I
spent my first twenty years in a world without sex except for a lot of unanswered
questions mulled over in my private day dreams and dark night fantasies. Sex was never
even alluded to by my mid-western Catholic parents. Nor by the nuns who taught me in
grade school and inspired me to go off to a seminary at age thirteen to become a priest. Sex
was never mentioned in my eight years of seminary studies, except for warnings about
"self-pollution" and unexplained "particular friendships." Sex solo, straight or gay
was inside a black box with the lid nailed shut.
My seminary world had simple rules: conform to the priestly abstinence mold,
memorize, don't ask questions, when the bell rings be where the schedule says you should
be doing what you are told to do. It was a sexless Prussian world of discipline,
mortification, repression of the senses, and endless struggles with sexual fantasies that left
no place to ask real life questions.
When I didn't fit the mold, I was told I could not go on to higher theology studies.
Fortunately I found my way to a Benedictine seminary where I encountered a
different brand of Catholicism and some fresh air. Sex was still not discussed, but two
monks did introduce me to biology and evolution while other monks gave me a more
balanced, humane theology, psychology and spirituality than I had absorbed in Detroit.
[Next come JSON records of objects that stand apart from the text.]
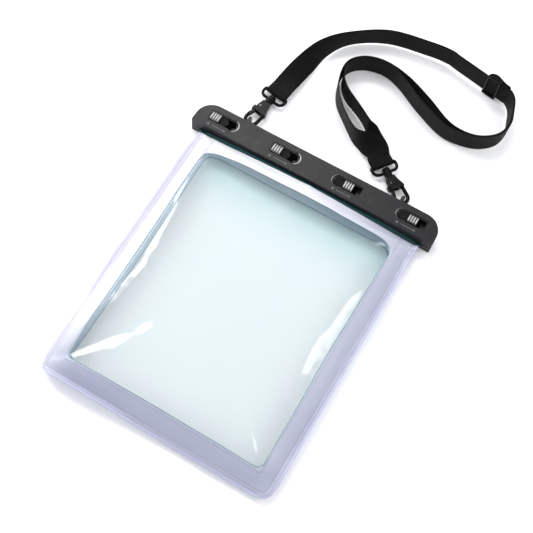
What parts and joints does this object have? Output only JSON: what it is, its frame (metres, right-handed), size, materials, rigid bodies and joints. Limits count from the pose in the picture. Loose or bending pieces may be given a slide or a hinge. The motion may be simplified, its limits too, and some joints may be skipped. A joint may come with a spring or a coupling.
{
  "type": "dry bag",
  "caption": "Clear waterproof pouch with a welded milky border, closed by a rigid clamp bar with sliding latches, on a webbing shoulder strap with snap hooks.",
  "frame": {"origin": "centre of the back rail's flat back face, on the clamp's middle", "axes": "+X along the clamp, +Y from the pouch towards the strap, +Z out of the front face; the bag lies on its back"},
  "size_m": [0.2436, 0.4373, 0.0265],
  "materials": {
    "cover_plastic": "satin moulded, fine grain",
    "rail_plastic": "satin moulded",
    "latch_plastic": "gloss moulded",
    "hook_plastic": "semi-gloss moulded",
    "pin_steel": "plain",
    "seal_rubber": "translucent grey",
    "clear_film": "clear glossy film with a faint teal tint",
    "milky_border": "milky satin film with a faint lavender tint",
    "webbing": "woven"
  },
  "bodies": {
    "pouch": {"back_rail": "rail_plastic", "seal_gasket": "seal_rubber", "back_hem": "clear_film", "front_border": "milky_border", "front_window": "clear_film", "back_border": "milky_border", "back_window": "clear_film", "strap_webbing": "webbing", "hook_left_eye": "hook_plastic", "hook_right_eye": "hook_plastic"},
    "front_clamp": {"front_cover": "cover_plastic", "front_rail": "rail_plastic", "front_hem": "clear_film"},
    "latch_1": {"latch_slider_1": "latch_plastic"},
    "latch_2": {"latch_slider_2": "latch_plastic"},
    "latch_3": {"latch_slider_3": "latch_plastic"},
    "latch_4": {"latch_slider_4": "latch_plastic"},
    "hook_left": {"hook_left_body": "hook_plastic", "hook_left_pin": "pin_steel"},
    "hook_left_lever": {"hook_left_gate": "hook_plastic"},
    "hook_right": {"hook_right_body": "hook_plastic", "hook_right_pin": "pin_steel"},
    "hook_right_lever": {"hook_right_gate": "hook_plastic"},
    "strap_adjuster": {"strap_slider": "hook_plastic", "strap_end_loop": "webbing"}
  },
  "joints": [
    {"name": "clamp_lift", "type": "slide", "parent": "pouch", "child": "front_clamp", "axis": [0, 0, 1], "range_m": [0, 0.022]},
    {"name": "latch_1_slide", "type": "slide", "parent": "front_clamp", "child": "latch_1", "axis": [1, 0, 0], "range_m": [0, 0.007]},
    {"name": "latch_2_slide", "type": "slide", "parent": "front_clamp", "child": "latch_2", "axis": [1, 0, 0], "range_m": [0, 0.007]},
    {"name": "latch_3_slide", "type": "slide", "parent": "front_clamp", "child": "latch_3", "axis": [1, 0, 0], "range_m": [0, 0.007]},
    {"name": "latch_4_slide", "type": "slide", "parent": "front_clamp", "child": "latch_4", "axis": [1, 0, 0], "range_m": [0, 0.007]},
    {"name": "hook_left_swivel", "type": "hinge", "parent": "pouch", "child": "hook_left", "pos_m": [-0.076, 0.01985, 0.0045], "axis": [0.165, 0.9863, 0], "range_deg": [-10, 10]},
    {"name": "hook_left_gate_hinge", "type": "hinge", "parent": "hook_left", "child": "hook_left_lever", "pos_m": [-0.07568, 0.03754, 0.0045], "axis": [0, 0, 1], "range_deg": [0, 22]},
    {"name": "hook_right_swivel", "type": "hinge", "parent": "pouch", "child": "hook_right", "pos_m": [0.076, 0.01985, 0.0045], "axis": [-0.809, 0.5878, 0], "range_deg": [-10, 10]},
    {"name": "hook_right_gate_hinge", "type": "hinge", "parent": "hook_right", "child": "hook_right_lever", "pos_m": [0.06031, 0.02803, 0.0045], "axis": [0, 0, 1], "range_deg": [0, 22]},
    {"name": "adjuster_slide", "type": "slide", "parent": "pouch", "child": "strap_adjuster", "axis": [-0.9816, 0.1908, 0], "range_m": [0, 0.015]}
  ]
}
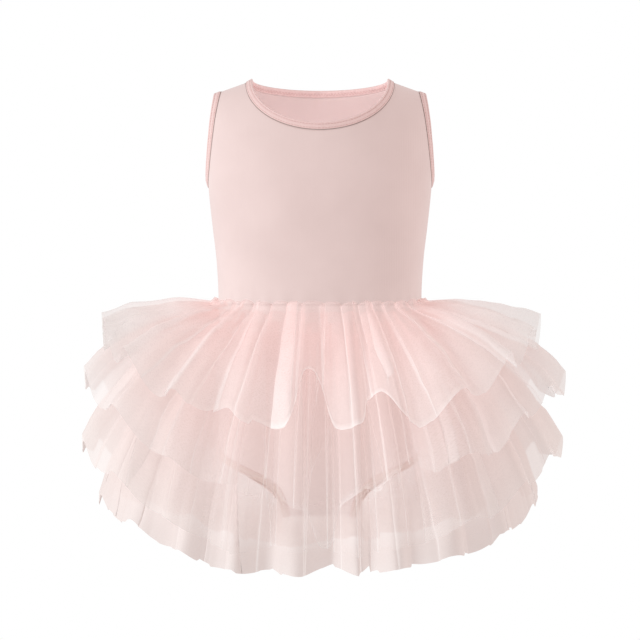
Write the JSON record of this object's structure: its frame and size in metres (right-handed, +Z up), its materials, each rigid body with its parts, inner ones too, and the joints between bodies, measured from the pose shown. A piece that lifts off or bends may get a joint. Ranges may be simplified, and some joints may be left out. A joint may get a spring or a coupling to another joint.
{
  "type": "child's ballet dress",
  "caption": "Sleeveless child's leotard with a scoop neck, bound edges and a gathered, layered tulle skirt, shown filled out.",
  "frame": {"origin": "midway between the two shoulder seams, where the wearer's shoulders carry the dress", "axes": "+Z up the body, -Y out of the dress's front, +X towards the wearer's left"},
  "size_m": [0.4351, 0.3345, 0.4456],
  "materials": {
    "knit": "matt brushed stretch knit",
    "binding": "matt folded knit strip",
    "tulle": "sheer matt net"
  },
  "bodies": {
    "root": {"bodice_front": "knit", "bodice_back": "knit", "brief_front": "knit", "brief_back": "knit", "crotch_gusset": "knit", "neck_binding": "binding", "arm_binding_left": "binding", "arm_binding_right": "binding", "leg_binding_left": "binding", "leg_binding_right": "binding", "tulle_tier_1": "tulle", "tulle_tier_2": "tulle", "tulle_tier_3": "tulle", "tulle_tier_4": "tulle"}
  },
  "joints": []
}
The
monks also forced me to think and ask questions. After ordination, my bishop encouraged
me to ask unorthodox questions about sex, marriage and contraception.
The Catholicism I knew for twenty-two years ignored sex and only fed my
curiosity. The Catholicism the Benedictines encouraged me to explore was much closer to
the authentic sex-comfortable views of Jesus. So I was comfortable when my bishop
encouraged me to turn my biological interests into a doctorate in experimental embryology,
and begin writing articles and books on the moral acceptability of contraception, and the
changing values and patterns of marriage within Christianity.
I still suffer from the asexual air and distorted yes, perverted form of
Christianity/Catholicism I grew up with. But I've also found a richer, more authentic
spiritual view within that cultural tradition.
I don't think any of us ever fully expels whatever ethnic and religious air we breathe
as children. It may not have been the healthiest air, but it did allow us to live and grow. After
teaching sexuality for thirty-five years in a variety of college settings, I'm convinced we all
have to deal with the more or less antisexual demons we encounter in our youth. Each of us
has to find our own way to slay our dragons and fight our way out of our childhood black
box if we want a healthy sexual life.